Ou se tenir à distance, comme je l’ai fait, charmé mais circonspect, trop cavafien peut-être ?

Aschenbach, au début de la nouvelle, à l’occasion d’une promenade munichoise, avait déjà rêvé d’un paysage indien, gangétique et paludéen plus exactement, constitué de « flots glauques et figés », de « palmiers aux troncs velus », « d’arbres aux difformités bizarres » où étincelle, « entre les cannes noueuses d’un fourré de bambous », « les prunelles d’un tigre ». L’Inde, où est née l’épidémie dévastatrice, où l’écrivain vieillissant n'est jamais allé et à laquelle il ne s’est jamais intéressé, encadre en secret la nouvelle mannienne, éclairant d’une inquiétante lumière l’unique escapade d’une existence jusque-là bien rangée, et, via une rêverie lors d’un après-midi de printemps puis un cauchemar vénitien nourri de ses lectures, confronte Aschenbach à une vérité dérangeante, désagréable, essentielle mais, pour son malheur, insaisissable.

 

Patrick Abraham

Pondichéry, Inde

Septembre 2025

Constantin Cavafis, Poèmes anciens ou retrouvés, traduits du grec et présentés par Gilles Ortlieb et Pierre Leyris, Seghers, 1987, 301 pages, 17 euros.

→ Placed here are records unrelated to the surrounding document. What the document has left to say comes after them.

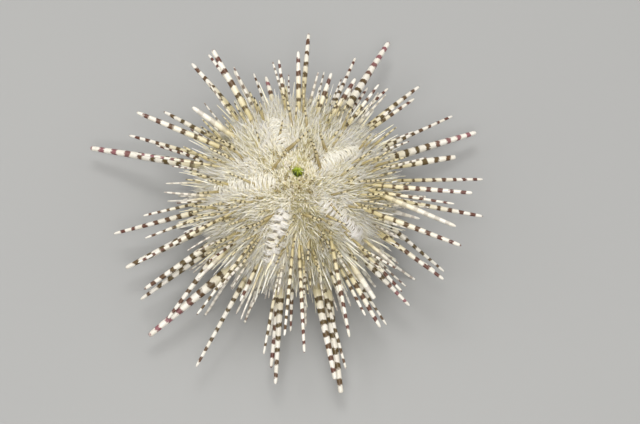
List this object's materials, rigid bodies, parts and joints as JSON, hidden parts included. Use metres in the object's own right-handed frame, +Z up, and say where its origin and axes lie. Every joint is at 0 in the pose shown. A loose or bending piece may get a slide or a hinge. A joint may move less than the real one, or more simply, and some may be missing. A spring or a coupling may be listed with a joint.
{
  "type": "sea urchin",
  "caption": "Life-size still model of a sea urchin with long banded girth spines and a dense coat of short needles, standing on its under spines.",
  "frame": {"origin": "on the floor, under the middle of the box round the whole animal, spines included", "axes": "+Z up from mouth to crown; the picture's bottom edge is towards -Y and its right edge towards +X"},
  "size_m": [0.1056, 0.101, 0.0392],
  "materials": {
    "shell": "matt ivory calcite, spines ringed brown and maroon",
    "crown": "matt olive ivory plates",
    "membrane": "soft tan skin",
    "tooth": "polished white"
  },
  "bodies": {
    "root": {"ambulacrum_1": "shell", "ambulacrum_2": "shell", "ambulacrum_3": "shell", "ambulacrum_4": "shell", "ambulacrum_5": "shell", "interambulacrum_1": "shell", "interambulacrum_2": "shell", "interambulacrum_3": "shell", "interambulacrum_4": "shell", "interambulacrum_5": "shell", "apical_disc": "crown", "periproct": "membrane", "peristome": "membrane", "tooth_1": "tooth", "tooth_2": "tooth", "tooth_3": "tooth", "tooth_4": "tooth", "tooth_5": "tooth"}
  },
  "joints": []
}
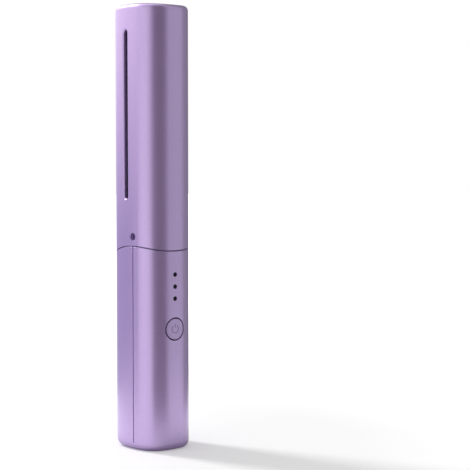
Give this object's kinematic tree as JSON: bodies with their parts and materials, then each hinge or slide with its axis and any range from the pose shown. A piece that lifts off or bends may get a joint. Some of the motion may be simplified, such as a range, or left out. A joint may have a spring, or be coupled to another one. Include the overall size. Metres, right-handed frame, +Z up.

Thomas Mann, La Mort à Venise suivi de Tristan et de Le Chemin du cimetière, traduit de l’allemand par Félix Bertaux, Charles Sigwalt et Axel Nesme, Le Livre de Poche, collection Biblio, 1997, 237 pages, 8,40 euros.

Henry de Montherlant, Romans et œuvres de fiction non théâtrales, Gallimard, collection Bibliothèque de la Pléiade, 1959, 1562 pages, 70 euros.